Nos últimos anos, embora o Superior Tribunal de Justiça (STJ) tenha fixado teses sobre a utilização do seguro garantia ou fiança bancária como caução em discussões tributárias, contribuintes ainda enfrentam insegurança jurídica em relação aos efeitos da apresentação de seguro garantia judicial e fiança bancária em execuções fiscais. A dúvida se dá especialmente sobre a possibilidade de ocorrer posteriormente protesto da Certidão de Dívida Ativa (CDA) e inscrição no Cadastro Informativo de Créditos não Quitados do Setor Público Federal (Cadin).
Em julgamentos recentes, a 2ª Turma do STJ[1] tem se manifestado no sentido de que a garantia da execução fiscal mediante seguro, fiança bancária e/ou bens imóveis, por si só, não inviabiliza juridicamente a realização de protesto e/ou inclusão no Cadin, “salvo se, por outro motivo – como no caso de tutelas judiciais antecipatórias (art. 151, IV e V, do CTN) –, o crédito tributário estiver com a exigibilidade suspensa".
Ainda em relação à jurisprudência, podemos mencionar a decisão monocrática do ministro Gurgel de Faria, segundo o qual “o oferecimento de seguro garantia, embora autorize a expedição de Certidão Positiva de Débito com Efeito de Negativa (CPD-EN), não é causa de suspensão da exigibilidade do crédito tributário e, por isso, e não impede o fisco de proceder ao protesto da CDA e de inscrever o nome da devedora em cadastro de inadimplentes”.
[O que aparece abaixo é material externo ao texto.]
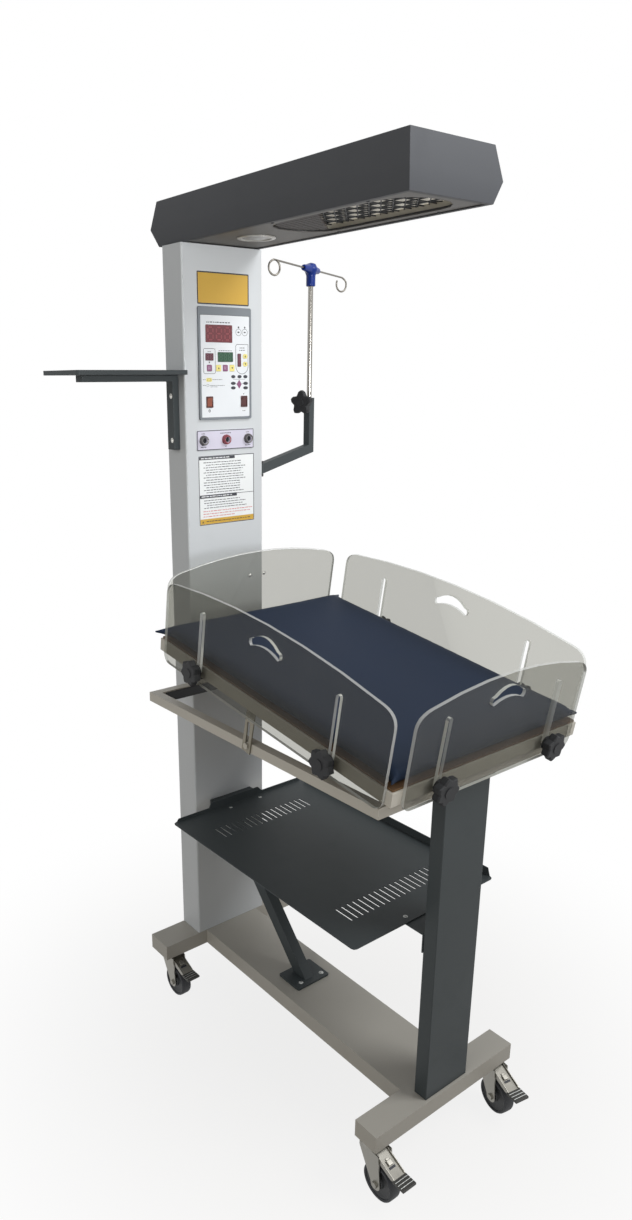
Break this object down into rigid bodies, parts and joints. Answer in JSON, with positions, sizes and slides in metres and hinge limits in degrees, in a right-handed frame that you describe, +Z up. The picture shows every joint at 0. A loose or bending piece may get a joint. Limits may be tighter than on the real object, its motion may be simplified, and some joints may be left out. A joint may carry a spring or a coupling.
{
  "type": "infant radiant warmer",
  "caption": "Infant radiant warmer: wheeled base, control column with heater hood, tilting mattress tray with clear drop-down guards, monitor shelf and drip pole",
  "frame": {"origin": "on the floor, under the middle of the part's outer box", "axes": "+Z up, -Y towards the foot end of the bed, +X to the right of someone who faces the column"},
  "size_m": [0.8768, 0.9752, 1.826],
  "materials": {
    "column_paint": "fine textured powder coat",
    "base_paint": "satin paint",
    "slate_paint": "satin paint",
    "hood_paint": "satin paint",
    "faceplate_paint": "satin paint",
    "black_paint": "matt paint",
    "bed_paint": "satin paint",
    "mirror_metal": "polished",
    "element_ceramic": "matt",
    "lamp_lens": "frosted",
    "bezel_plastic": "satin",
    "membrane_plastic": "satin film",
    "socket_plastic": "satin",
    "board_wood": "cut edge",
    "vinyl": "matt coated cloth",
    "clear_acrylic": "clear, polished edges",
    "knob_plastic": "fine grain",
    "zinc": "zinc plate",
    "chrome": "bright",
    "blue_plastic": "gloss",
    "tyre": "matt",
    "rocker_red": "gloss",
    "rocker_dark": "gloss",
    "key_plum": "satin",
    "key_yellow": "satin"
  },
  "bodies": {
    "stand": {"base_frame": "base_paint", "column": "column_paint", "column_rear_cover": "column_paint", "hood_shell": "hood_paint", "hood_faceplate": "faceplate_paint", "heater_guard": "black_paint", "reflector": "mirror_metal", "heater_element": "element_ceramic", "exam_lamp": "lamp_lens", "control_bezel": "bezel_plastic", "control_membrane": "membrane_plastic", "connector_plate": "socket_plastic", "front_post": "slate_paint", "rear_carrier": "black_paint", "bed_frame": "bed_paint", "lower_shelf": "slate_paint", "shelf_bracket": "slate_paint", "strut": "slate_paint", "monitor_bracket": "slate_paint", "monitor_shelf": "slate_paint", "drip_bracket": "black_paint"},
    "tray": {"tray_frame": "bed_paint", "tray_board": "board_wood", "mattress": "vinyl", "guard_head": "clear_acrylic"},
    "tilt_stay": {"tilt_stay": "zinc"},
    "guard_left": {"guard_left": "clear_acrylic"},
    "guard_right": {"guard_right": "clear_acrylic"},
    "guard_front": {"guard_front": "clear_acrylic"},
    "drip_arm": {"drip_arm_tube": "slate_paint"},
    "drip_knob": {"drip_knob": "knob_plastic"},
    "drip_pole": {"drip_pole": "chrome"},
    "drip_head": {"drip_cap": "blue_plastic", "drip_hooks": "chrome"},
    "rocker_heater": {"rocker_heater": "rocker_red"},
    "rocker_lamp": {"rocker_lamp": "rocker_dark"},
    "knob_left_foot": {"knob_left_foot": "knob_plastic"},
    "knob_left_head": {"knob_left_head": "knob_plastic"},
    "knob_right_foot": {"knob_right_foot": "knob_plastic"},
    "knob_right_head": {"knob_right_head": "knob_plastic"},
    "knob_front_left": {"knob_front_left": "knob_plastic"},
    "knob_front_right": {"knob_front_right": "knob_plastic"},
    "key_skin_set": {"key_skin_set": "key_plum"},
    "key_air_up": {"key_air_up": "key_yellow"},
    "key_air_set": {"key_air_set": "key_plum"},
    "key_air_down": {"key_air_down": "key_yellow"},
    "key_power_up": {"key_power_up": "key_yellow"},
    "key_power_down": {"key_power_down": "key_yellow"},
    "caster_front_left": {"caster_fork_front_left": "chrome"},
    "wheel_front_left": {"caster_wheel_front_left": "tyre"},
    "pedal_front_left": {"caster_pedal_front_left": "zinc"},
    "caster_front_right": {"caster_fork_front_right": "chrome"},
    "wheel_front_right": {"caster_wheel_front_right": "tyre"},
    "pedal_front_right": {"caster_pedal_front_right": "zinc"},
    "caster_rear_left": {"caster_fork_rear_left": "chrome"},
    "wheel_rear_left": {"caster_wheel_rear_left": "tyre"},
    "pedal_rear_left": {"caster_pedal_rear_left": "zinc"},
    "caster_rear_right": {"caster_fork_rear_right": "chrome"},
    "wheel_rear_right": {"caster_wheel_rear_right": "tyre"},
    "pedal_rear_right": {"caster_pedal_rear_right": "zinc"}
  },
  "joints": [
    {"name": "bed_tilt", "type": "hinge", "parent": "stand", "child": "tray", "pos_m": [-0.08213, -0.41178, 0.84098], "axis": [1, 0, 0], "range_deg": [-8.45, 0]},
    {"name": "stay_swing", "type": "hinge", "parent": "tray", "child": "tilt_stay", "pos_m": [-0.31913, -0.09912, 0.912], "axis": [1, 0, 0], "range_deg": [0, 9.8]},
    {"name": "guard_left_drop", "type": "slide", "parent": "tray", "child": "guard_left", "axis": [0, 0.1469, -0.9891], "range_m": [0, 0.117]},
    {"name": "guard_right_drop", "type": "slide", "parent": "tray", "child": "guard_right", "axis": [0, 0.1469, -0.9891], "range_m": [0, 0.117]},
    {"name": "guard_front_drop", "type": "slide", "parent": "tray", "child": "guard_front", "axis": [0, 0.1469, -0.9891], "range_m": [0, 0.117]},
    {"name": "knob_left_foot_turn", "type": "hinge", "parent": "tray", "child": "knob_left_foot", "pos_m": [-0.32878, -0.31881, 0.88341], "axis": [-1, 0, 0], "continuous": true},
    {"name": "knob_left_head_turn", "type": "hinge", "parent": "tray", "child": "knob_left_head", "pos_m": [-0.32878, 0.06004, 0.93969], "axis": [-1, 0, 0], "continuous": true},
    {"name": "knob_right_foot_turn", "type": "hinge", "parent": "tray", "child": "knob_right_foot", "pos_m": [0.16452, -0.31881, 0.88341], "axis": [1, 0, 0], "continuous": true},
    {"name": "knob_right_head_turn", "type": "hinge", "parent": "tray", "child": "knob_right_head", "pos_m": [0.16452, 0.06004, 0.93969], "axis": [1, 0, 0], "continuous": true},
    {"name": "knob_front_left_turn", "type": "hinge", "parent": "tray", "child": "knob_front_left", "pos_m": [-0.22413, -0.4604, 0.86237], "axis": [0, -0.9891, -0.1469], "continuous": true},
    {"name": "knob_front_right_turn", "type": "hinge", "parent": "tray", "child": "knob_front_right", "pos_m": [0.05987, -0.4604, 0.86237], "axis": [0, -0.9891, -0.1469], "continuous": true},
    {"name": "drip_arm_swing", "type": "hinge", "parent": "stand", "child": "drip_arm", "pos_m": [0.03787, 0.33523, 1.284], "axis": [0, 0, 1], "range_deg": [-30, 60]},
    {"name": "drip_pole_rise", "type": "slide", "parent": "drip_arm", "child": "drip_pole", "axis": [0, 0, 1], "range_m": [0, 0.06]},
    {"name": "drip_head_turn", "type": "hinge", "parent": "drip_pole", "child": "drip_head", "pos_m": [0.24156, 0.39751, 1.71], "axis": [0, 0, 1], "continuous": true},
    {"name": "drip_knob_turn", "type": "hinge", "parent": "drip_arm", "child": "drip_knob", "pos_m": [0.23075, 0.39421, 1.4258], "axis": [-0.9563, -0.2924, 0], "continuous": true},
    {"name": "rocker_heater_tip", "type": "hinge", "parent": "stand", "child": "rocker_heater", "pos_m": [-0.12523, 0.29743, 1.435], "axis": [1, 0, 0], "range_deg": [-18, 0]},
    {"name": "rocker_lamp_tip", "type": "hinge", "parent": "stand", "child": "rocker_lamp", "pos_m": [-0.03443, 0.29743, 1.435], "axis": [1, 0, 0], "range_deg": [-18, 0]},
    {"name": "key_skin_set_press", "type": "slide", "parent": "stand", "child": "key_skin_set", "axis": [0, 1, 0], "range_m": [0, 0.0006], "stiffness_N_per_m": 500},
    {"name": "key_air_up_press", "type": "slide", "parent": "stand", "child": "key_air_up", "axis": [0, 1, 0], "range_m": [0, 0.0006], "stiffness_N_per_m": 500},
    {"name": "key_air_set_press", "type": "slide", "parent": "stand", "child": "key_air_set", "axis": [0, 1, 0], "range_m": [0, 0.0006], "stiffness_N_per_m": 500},
    {"name": "key_air_down_press", "type": "slide", "parent": "stand", "child": "key_air_down", "axis": [0, 1, 0], "range_m": [0, 0.0006], "stiffness_N_per_m": 500},
    {"name": "key_power_up_press", "type": "slide", "parent": "stand", "child": "key_power_up", "axis": [0, 1, 0], "range_m": [0, 0.0006], "stiffness_N_per_m": 500},
    {"name": "key_power_down_press", "type": "slide", "parent": "stand", "child": "key_power_down", "axis": [0, 1, 0], "range_m": [0, 0.0006], "stiffness_N_per_m": 500},
    {"name": "caster_swivel_front_left", "type": "hinge", "parent": "stand", "child": "caster_front_left", "pos_m": [-0.25613, -0.38927, 0.11], "axis": [0, 0, 1], "continuous": true},
    {"name": "wheel_spin_front_left", "type": "hinge", "parent": "caster_front_left", "child": "wheel_front_left", "pos_m": [-0.25657, -0.41426, 0.0375], "axis": [0.9998, -0.0175, 0], "continuous": true},
    {"name": "pedal_press_front_left", "type": "hinge", "parent": "caster_front_left", "child": "pedal_front_left", "pos_m": [-0.25638, -0.40326, 0.098], "axis": [0.9998, -0.0175, 0], "range_deg": [0, 10]},
    {"name": "caster_swivel_front_right", "type": "hinge", "parent": "stand", "child": "caster_front_right", "pos_m": [0.09187, -0.38927, 0.11], "axis": [0, 0, 1], "continuous": true},
    {"name": "wheel_spin_front_right", "type": "hinge", "parent": "caster_front_right", "child": "wheel_front_right", "pos_m": [0.08753, -0.41389, 0.0375], "axis": [0.9848, -0.1736, 0], "continuous": true},
    {"name": "pedal_press_front_right", "type": "hinge", "parent": "caster_front_right", "child": "pedal_front_right", "pos_m": [0.08944, -0.40305, 0.098], "axis": [0.9848, -0.1736, 0], "range_deg": [0, 10]},
    {"name": "caster_swivel_rear_left", "type": "hinge", "parent": "stand", "child": "caster_rear_left", "pos_m": [-0.24313, 0.33523, 0.11], "axis": [0, 0, 1], "continuous": true},
    {"name": "wheel_spin_rear_left", "type": "hinge", "parent": "caster_rear_left", "child": "wheel_rear_left", "pos_m": [-0.2427, 0.31024, 0.0375], "axis": [0.9998, 0.0175, 0], "continuous": true},
    {"name": "pedal_press_rear_left", "type": "hinge", "parent": "caster_rear_left", "child": "pedal_rear_left", "pos_m": [-0.24289, 0.32124, 0.098], "axis": [0.9998, 0.0175, 0], "range_deg": [0, 10]},
    {"name": "caster_swivel_rear_right", "type": "hinge", "parent": "stand", "child": "caster_rear_right", "pos_m": [0.07887, 0.33523, 0.11], "axis": [0, 0, 1], "continuous": true},
    {"name": "wheel_spin_rear_right", "type": "hinge", "parent": "caster_rear_right", "child": "wheel_rear_right", "pos_m": [0.0589, 0.35028, 0.0375], "axis": [-0.6018, -0.7986, 0], "continuous": true},
    {"name": "pedal_press_rear_right", "type": "hinge", "parent": "caster_rear_right", "child": "pedal_rear_right", "pos_m": [0.06768, 0.34366, 0.098], "axis": [-0.6018, -0.7986, 0], "range_deg": [0, 10]}
  ],
  "couplings": [
    {"joint": "stay_swing", "follows": "bed_tilt", "ratio": -1.15}
  ]
}
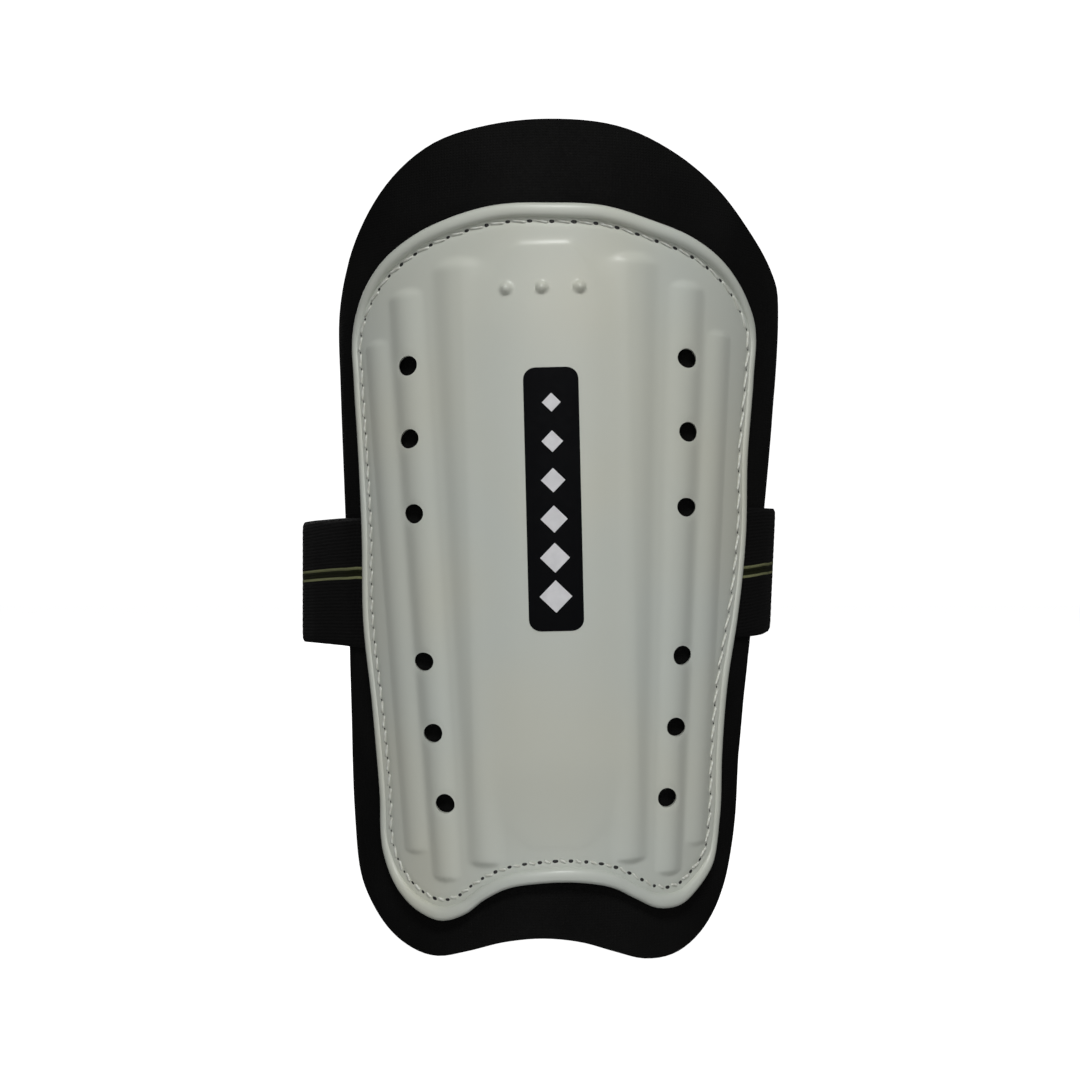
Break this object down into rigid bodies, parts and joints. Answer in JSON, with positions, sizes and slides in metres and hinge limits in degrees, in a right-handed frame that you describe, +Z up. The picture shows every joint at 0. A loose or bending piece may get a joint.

Vê-se, assim, que a 2ª Turma do STJ, cujo entendimento vem sendo aplicado monocraticamente por alguns ministros que integram a 1ª turma,[2] se posiciona pela possibilidade de realizar o protesto da CDA, mesmo na hipótese em que o débito esteja garantido por seguro. A fundamentação adotada está amparada na tradicional jurisprudência de que essa modalidade de garantia não suspende a exigibilidade do crédito tributário.
No entender da 2ª Turma da Corte Superior, a suspensão do protesto de obrigação descrita em título executivo e/ou a retirada do contribuinte do Cadin estaria intrinsecamente ligada à expressa suspensão da exigibilidade do crédito tributário, prevista no artigo 151 do Código Tributário Nacional (CTN). Essa medida teria o poder de afastar a situação de inadimplência para todos os fins e permitir que o contribuinte obtenha certidões de regularidade fiscal, impedindo sua inclusão no Cadin e/ou protesto do título executivo.
Esse entendimento impacta os contribuintes que pretendem ou já utilizam o seguro garantia e/ou a fiança bancária para fins de garantia em execuções fiscais. Além de trazer graves implicações à atividade empresarial, a posição da 2ª Turma do STJ evidencia a insegurança jurídica que esses contribuintes podem enfrentar devido às interpretações divergentes do Poder Judiciário sobre os efeitos da penhora dessas garantias.
Em termos práticos, se o magistrado, ao analisar a garantia ofertada, não fizer menção expressa à suspensão da exigibilidade do crédito tributário, o contribuinte poderá ser surpreendido com o protesto da CDA ou, ainda, com a sua inscrição no Cadin, mesmo com o débito garantido por seguro garantia e/ou fiança bancária.
Havendo garantia idônea, a administração tributária está integralmente resguardada em caso de êxito na demanda, o que, inclusive, esvazia – ou deveria esvaziar – seu interesse na adoção de quaisquer outras medidas constritivas.
O protesto de CDA e inscrição em cadastros de inadimplentes, portanto, a nosso ver, representa mais um meio coercitivo para cobrar a dívida, o que implica ofensa à função social da empresa, à propriedade privada, à boa-fé e ao princípio da moralidade. Afrontam, ainda, os princípios da razoabilidade e proporcionalidade, assim como o da menor onerosidade.
Além disso, diante da apresentação de garantia idônea, não existe previsão legal de que os efeitos da suspensão da exigibilidade do crédito tributário são exclusivos às hipóteses contidas no CTN. Não há qualquer prejuízo ao fisco, já que o débito está integralmente garantido.
Apesar desses precedentes, a discussão está longe de ser encerrada, já que há fortes argumentos que sustentam a impossibilidade de protesto da CDA e inscrição no Cadin, com base em crédito garantido por seguro garantia e/ou fiança bancária. De todo modo, é importante acompanharmos o posicionamento do Poder Judiciário, especialmente as futuras decisões do STJ sobre o tema.
[1] REsp 1.796.295/ES, REsp 1.775.749/SC, agravo interno nos embargos de declaração no REsp 2.001.275/PB.
[2] Embargos de declaração no REsp 1.923.413, REsp 1930057; REsp 1.930.057; e AREsp 2.159.394.